L'aggettivazione «omeopatica» di queste missioni anti-terrorismo significa che i militari coordinati dai nostri Servizi, sotto la guida del capo del Dipartimento per le informazioni della sicurezza Giampiero Massolo e dietro ordine diretto di Renzi, compiranno eventualmente solo azioni «discrete, mirate, chirurgiche» anti-jihadisti. E che l'Italia non ha alcuna intenzione di schierare, al momento, «grandi numeri»: «Questo avverrà successivamente», spiega una fonte accreditata, «e avverrà quando a Tripoli sarà nato il governo di accordo nazionale e questo avrà formulato espressa richiesta all'Onu di aiuto per la stabilizzazione del Paese. Solo allora l'Italia guiderà la missione di peace enforcement», di “imposizione” della pace. «Già c'è il centro di coordinamento della Coalizione a Roma», ha rivelato il generale Donald Bolduc, comandante delle forze speciali Usa in Africa.
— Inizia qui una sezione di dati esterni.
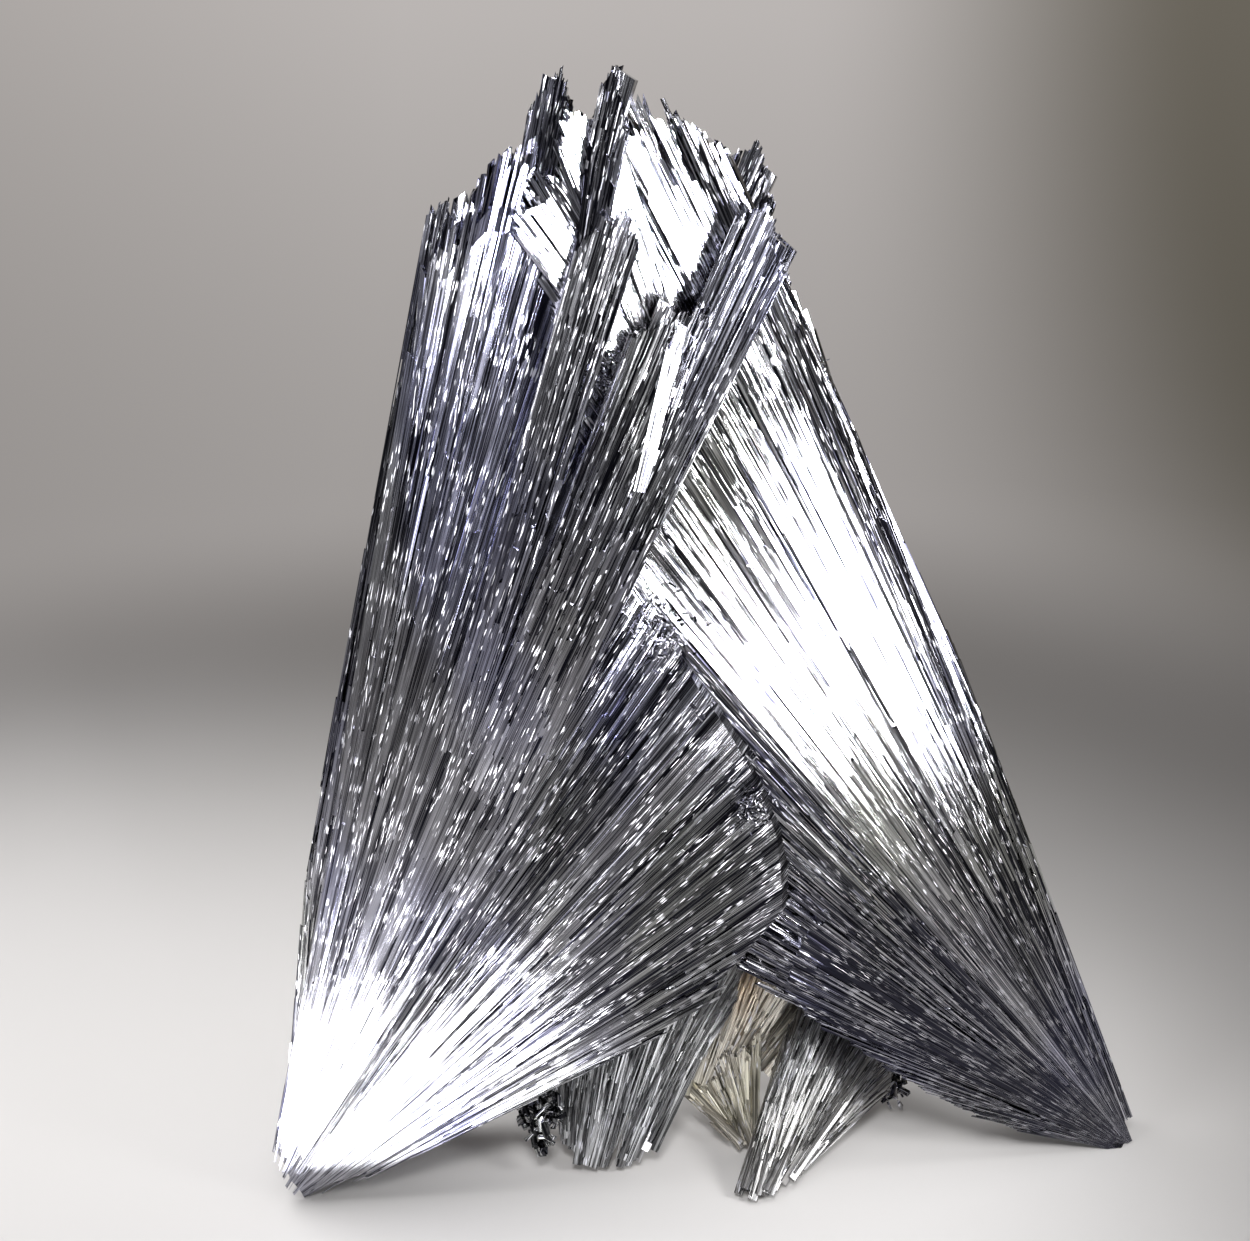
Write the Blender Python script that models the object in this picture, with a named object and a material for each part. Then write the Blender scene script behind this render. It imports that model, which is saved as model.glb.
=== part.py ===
"""Stibnite crystal spray, in metres, +Z up.

Two flat fans of bladed crystals have grown across each other in an A shape. Under their crossing
hang two small sprays and a knot of stained crystals. The piece stands on the flats where its
crystal roots and spray tips meet the ground, with its origin under the middle of its box.
"""

import math
import random
from dataclasses import dataclass

import bmesh
import bpy
from mathutils import Vector

MM = 0.001

# Clearances, in millimetres
GAP = 0.32               # between neighbouring sprays
CENTRE_X = 0.675         # from the drawing's zero to the middle of the box
CENTRE_Y = -1.387
GROUND_BLOCK = (120.0, 80.0, 30.0)   # what is cut away under the flats

# Left fan: where its blades' axes meet, how its plane turns, its thickness near and far from
# the root, and its reach by angle
LEFT_ROOT = (-31.9, -1.0, -2.8)
LEFT_YAW = 0.08
LEFT_THICK = (7.5, 9.0)
LEFT_REACH = (
    (29.0, 34.5), (31.0, 41.5), (34.0, 48.0), (40.0, 51.0), (46.0, 53.0), (53.0, 55.0),
    (58.0, 57.0), (62.0, 61.0), (65.0, 65.0), (68.0, 72.0), (71.0, 77.0), (75.5, 75.5),
    (76.6, 73.0), (77.6, 70.5),
)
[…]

E già si conoscono i reggimenti che verranno impiegati una volta ottenuto il via libera dell'Onu: dai tre ai cinquemila uomini appartenenti al Tuscania, alla Folgore e al San Marco, con compiti di supporto, addestramento e di difesa di ambasciate e pozzi petroliferi.
I TRE FATTORI

A spingere il governo italiano a valutare di anticipare l'impegno militare, sono tre fattori. Il primo: le pessime notizie che giungono dalla Libia. «Non ci lascia tranquilli», spiega Massolo al Tg1, «assistere alla creazione di basi e piattaforme territoriali dell'Isis» e di Ansar al Sharia legata ad Al Qaeda, «in zone così vicine» all'Italia. Dunque è in gioco, ormai, la sicurezza nazionale. Ed è di ieri l'allarmante report di Martin Kobler, l'inviato speciale dall'Onu: «L'Isis si sta espandendo in ogni direzione, dalla roccaforte di Sirte, approfittando del vuoto di potere».
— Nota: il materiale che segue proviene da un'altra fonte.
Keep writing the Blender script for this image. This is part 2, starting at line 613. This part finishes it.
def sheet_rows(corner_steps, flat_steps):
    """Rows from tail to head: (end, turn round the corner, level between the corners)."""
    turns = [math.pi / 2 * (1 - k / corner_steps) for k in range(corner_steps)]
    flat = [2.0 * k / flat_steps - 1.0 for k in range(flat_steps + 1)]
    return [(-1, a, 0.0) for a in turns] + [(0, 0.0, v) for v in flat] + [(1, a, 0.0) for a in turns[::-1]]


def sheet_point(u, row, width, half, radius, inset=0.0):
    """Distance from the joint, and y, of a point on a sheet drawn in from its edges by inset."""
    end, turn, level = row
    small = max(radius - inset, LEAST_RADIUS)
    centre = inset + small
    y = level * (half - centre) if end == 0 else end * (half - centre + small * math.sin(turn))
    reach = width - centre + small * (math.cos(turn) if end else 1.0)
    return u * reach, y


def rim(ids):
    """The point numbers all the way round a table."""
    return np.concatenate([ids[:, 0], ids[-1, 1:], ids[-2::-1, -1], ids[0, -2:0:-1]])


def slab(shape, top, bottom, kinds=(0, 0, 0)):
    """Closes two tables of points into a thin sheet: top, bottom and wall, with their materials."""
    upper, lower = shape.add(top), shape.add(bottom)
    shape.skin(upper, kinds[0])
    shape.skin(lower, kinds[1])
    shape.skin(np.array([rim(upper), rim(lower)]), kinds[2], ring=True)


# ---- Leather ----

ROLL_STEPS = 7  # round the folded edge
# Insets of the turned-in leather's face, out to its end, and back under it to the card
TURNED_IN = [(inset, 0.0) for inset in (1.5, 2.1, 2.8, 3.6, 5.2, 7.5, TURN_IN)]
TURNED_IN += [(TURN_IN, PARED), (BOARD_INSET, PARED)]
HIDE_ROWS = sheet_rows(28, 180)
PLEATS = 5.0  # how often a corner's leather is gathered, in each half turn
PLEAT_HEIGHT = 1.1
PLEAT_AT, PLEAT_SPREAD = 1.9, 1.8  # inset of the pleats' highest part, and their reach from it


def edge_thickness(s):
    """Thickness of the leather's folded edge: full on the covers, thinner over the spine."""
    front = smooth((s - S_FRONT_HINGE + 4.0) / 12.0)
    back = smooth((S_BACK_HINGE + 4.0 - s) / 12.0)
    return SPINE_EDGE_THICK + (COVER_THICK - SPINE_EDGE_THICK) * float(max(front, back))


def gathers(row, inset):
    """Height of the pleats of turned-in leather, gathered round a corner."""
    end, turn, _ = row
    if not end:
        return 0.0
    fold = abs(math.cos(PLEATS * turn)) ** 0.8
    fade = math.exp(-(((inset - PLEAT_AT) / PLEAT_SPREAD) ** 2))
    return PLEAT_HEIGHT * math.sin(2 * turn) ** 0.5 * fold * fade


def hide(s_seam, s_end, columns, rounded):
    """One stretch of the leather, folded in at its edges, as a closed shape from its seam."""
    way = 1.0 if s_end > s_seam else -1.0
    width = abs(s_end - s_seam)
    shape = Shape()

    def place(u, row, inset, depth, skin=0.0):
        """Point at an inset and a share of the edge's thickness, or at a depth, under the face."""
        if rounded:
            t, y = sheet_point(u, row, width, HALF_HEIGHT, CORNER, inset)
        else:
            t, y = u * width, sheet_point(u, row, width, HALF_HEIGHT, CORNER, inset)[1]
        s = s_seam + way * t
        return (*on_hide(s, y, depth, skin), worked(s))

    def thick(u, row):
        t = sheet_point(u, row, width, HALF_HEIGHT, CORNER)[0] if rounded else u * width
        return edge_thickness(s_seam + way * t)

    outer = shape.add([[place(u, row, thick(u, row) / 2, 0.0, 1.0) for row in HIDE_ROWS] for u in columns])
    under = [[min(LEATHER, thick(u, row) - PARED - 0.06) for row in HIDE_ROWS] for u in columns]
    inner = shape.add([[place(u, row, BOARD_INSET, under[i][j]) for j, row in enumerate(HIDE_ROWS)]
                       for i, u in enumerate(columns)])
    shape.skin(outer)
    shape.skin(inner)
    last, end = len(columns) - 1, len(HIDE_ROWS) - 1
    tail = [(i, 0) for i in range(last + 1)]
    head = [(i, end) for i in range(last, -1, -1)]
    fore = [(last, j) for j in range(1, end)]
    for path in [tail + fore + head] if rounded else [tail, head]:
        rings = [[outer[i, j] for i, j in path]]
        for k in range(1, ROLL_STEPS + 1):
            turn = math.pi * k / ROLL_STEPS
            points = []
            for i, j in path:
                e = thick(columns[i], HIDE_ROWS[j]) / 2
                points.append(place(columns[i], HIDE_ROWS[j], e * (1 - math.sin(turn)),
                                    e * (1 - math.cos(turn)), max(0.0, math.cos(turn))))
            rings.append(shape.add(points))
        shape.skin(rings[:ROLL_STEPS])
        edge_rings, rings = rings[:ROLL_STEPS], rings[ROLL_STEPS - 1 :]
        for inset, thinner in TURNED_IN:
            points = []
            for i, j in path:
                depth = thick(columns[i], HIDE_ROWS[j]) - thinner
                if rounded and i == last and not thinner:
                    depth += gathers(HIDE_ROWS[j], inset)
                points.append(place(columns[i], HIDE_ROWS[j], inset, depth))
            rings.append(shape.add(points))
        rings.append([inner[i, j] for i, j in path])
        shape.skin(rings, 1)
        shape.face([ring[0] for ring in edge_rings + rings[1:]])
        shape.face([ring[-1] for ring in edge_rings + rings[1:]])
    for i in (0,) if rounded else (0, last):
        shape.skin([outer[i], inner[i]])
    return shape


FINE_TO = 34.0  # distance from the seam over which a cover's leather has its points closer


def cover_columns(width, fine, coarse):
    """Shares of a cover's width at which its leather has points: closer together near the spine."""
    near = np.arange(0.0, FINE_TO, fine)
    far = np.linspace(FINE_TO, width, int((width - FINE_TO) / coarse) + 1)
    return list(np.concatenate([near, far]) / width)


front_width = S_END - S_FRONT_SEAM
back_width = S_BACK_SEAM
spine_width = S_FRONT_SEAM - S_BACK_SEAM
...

Il secondo fattore è il pressing asfissiante di Washington che, dopo aver dato pieno sostegno alla guida italiana della missione di peace enforcement («appoggiamo Roma con forza», ha messo a verbale martedì il segretario alla Difesa Ash Carter), chiede all'Italia di darsi da fare «al pari degli altri alleati» per contrastare le milizie dell'Isis che, in fuga da Iraq e Siria, si stanno organizzando in Libia.
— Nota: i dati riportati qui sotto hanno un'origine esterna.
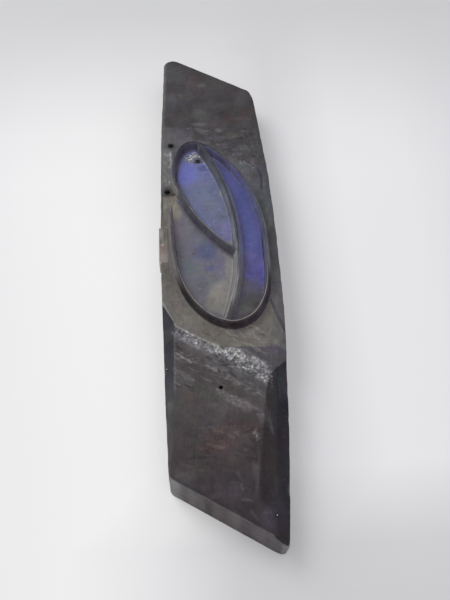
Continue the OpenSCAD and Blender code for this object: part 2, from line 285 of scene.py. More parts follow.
def mask(ob, name, values):
    attr = ob.data.attributes.new(name, "FLOAT", "POINT")
    attr.data.foreach_set("value", np.clip(values, 0, 1).astype(np.float32))


def limits(node):
    """Lowest and highest corner of a CAD node, in millimetres."""
    return np.array(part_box(node)) / MM


def swept(name, line, profile, height, shift):
    """A closed solid swept along a line; profile rows are (left, z), height and shift vary along it."""
    way = ways(line)
    left = np.stack([-way[:, 1], way[:, 0]], 1)
    n, m = len(line), len(profile)
    profile = np.asarray(profile, float)
    verts = np.zeros((n, m, 3))
    for j, (off, z) in enumerate(profile):
        verts[:, j, :2] = line + left * (off + shift)[:, None]
        verts[:, j, 2] = z
    up = (profile[:, 1] - profile[:, 1].min()) / np.ptp(profile[:, 1])
    verts[:, :, 2] += height[:, None] * up
    faces = [list(range(m)), [(n - 1) * m + j for j in range(m - 1, -1, -1)]]
    for i in range(n - 1):
        for j in range(m):
            k = (j + 1) % m
            faces.append([i * m + j, (i + 1) * m + j, (i + 1) * m + k, i * m + k])
    return object_of(name, verts.reshape(-1, 3), faces)


# material helpers

def linear(c):
    """Linear light of a colour as it looks, both 0 to 1."""
    return np.where(c <= 0.04045, c / 12.92, ((c + 0.055) / 1.055) ** 2.4)


def srgb(*colour):
    return (*linear(np.array(colour) / 255).tolist(), 1)


class Nodes:
    """A material's nodes, made by short calls."""

    def __init__(self, name):
        self.mat = bpy.data.materials.new(name)
        self.mat.use_nodes = True
        self.tree = self.mat.node_tree
        self.tree.nodes.clear()
        self.out = self.tree.nodes.new("ShaderNodeOutputMaterial")
        self.shader = self.tree.nodes.new("ShaderNodeBsdfPrincipled")
        self.link(self.shader.outputs[0], self.out.inputs[0])
        self.coord = self.add("TexCoord", "Object")

    def link(self, a, b):
        self.tree.links.new(a, b)

    def put(self, socket, value):
        if isinstance(value, bpy.types.NodeSocket):
            self.link(value, socket)
        else:
            socket.default_value = value

    def set(self, name, value):
        self.put(self.shader.inputs[name], value)

    def add(self, kind, out, **inputs):
        """One output of a new node, its inputs set or linked."""
        node = self.tree.nodes.new("ShaderNode" + kind)
        for name, value in inputs.items():
            self.put(node.inputs[name], value)
        return node.outputs[out]

    def mapped(self, scale):
        return self.add("Mapping", 0, Vector=self.coord, Scale=scale)

    def streaks(self, turn, stretch):
        """Coordinates in which every pattern is drawn out along the direction turn (degrees from X)."""
        out = self.add("Mapping", 0, Vector=self.coord, Rotation=(0, 0, math.radians(turn)), Scale=(stretch, 1, 1))
        out.node.vector_type = "TEXTURE"
        return out

    def noise(self, vector, scale, detail, rough=0.55, distortion=0.0):
        return self.add("TexNoise", "Fac", Vector=vector, Scale=scale, Detail=detail, Roughness=rough,
                        Distortion=distortion)

    def attribute(self, name, out="Fac"):
        node = self.tree.nodes.new("ShaderNodeAttribute")
        node.attribute_name = name
        return node.outputs[out]

    def math(self, kind, a, b, clamp):
        node = self.tree.nodes.new("ShaderNodeMath")
        node.operation = kind
        node.use_clamp = clamp
        self.put(node.inputs[0], a)
        self.put(node.inputs[1], b)
        return node.outputs[0]

    def times(self, a, b, clamp=False):
        return self.math("MULTIPLY", a, b, clamp)

    def plus(self, a, b):
        return self.math("ADD", a, b, False)

    def minus(self, a, b):
        return self.math("SUBTRACT", a, b, False)

    def mix(self, fac, a, b, kind="MIX"):
        node = self.tree.nodes.new("ShaderNodeMix")
        node.data_type = "RGBA"
        node.blend_type = kind
        for i, value in ((0, fac), (6, a), (7, b)):
            self.put(node.inputs[i], value)
        return node.outputs[2]

    def bump(self, height, strength, distance):
        self.set("Normal", self.add("Bump", 0, Height=height, Strength=strength, Distance=distance))

    def toned(self, *parts):
        """The painted colour times one plus each pattern (around its middle) times its share."""
        tone = 1.0
        for pattern, share in parts:
            tone = self.plus(self.times(self.minus(pattern, 0.5), share), tone)
        grey = self.add("CombineColor", 0, Red=tone, Green=tone, Blue=tone)
        return self.mix(1.0, self.attribute("paint", "Color"), grey, "MULTIPLY")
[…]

Il terzo fattore è l'attivismo «degli alleati». In particolare della Francia che da gennaio compie insieme all'Egitto raid aerei in Libia, ha già truppe d'élite attive a Bengasi, e si appresta a schierare la portaerei De Gaulle al largo delle coste libiche con a bordo aerei e gruppi combattenti. «Il nostro timore non è di essere scavalcati», dice un diplomatico che segue il dossier, «vogliamo però evitare di perdere posizioni e ruolo in vista della missione di pace».
LE NUOVE NORME

Di certo c'è che adesso anche l'Italia può intervenire. Con il decreto approvato il 10 febbraio sono stati definiti la linea di comando e le modalità operative per le missioni dirette dai Servizi. La guida è affidata all'Aise, il servizio segreto per la sicurezza esterna, sotto la supervisione del Dis di Massolo. Di volta in volta sarà il premier ad «autorizzare» l'impiego di forze speciali. I soldati impiegati avranno le garanzie funzionali degli 007: licenzia di uccidere e impunità penale. «Con il decreto», spiegano a palazzo Chigi, «è stata colmata una lacuna adeguando la legislazione italiana a quella dei nostri alleati. D'ora in poi, anche l'Italia potrà inviare truppe speciali con missioni d'intelligence. Ma ciò non vuol dire che scatteranno subito le operazioni sul terreno in Libia». «In ogni caso», aggiunge un'altra fonte, «c'è la piena legittimazione giuridica: il Consiglio di sicurezza dell'Onu, dopo le stragi di Parigi, ha varato una risoluzione che consente di colpire ovunque e in qualunque modo l'Isis».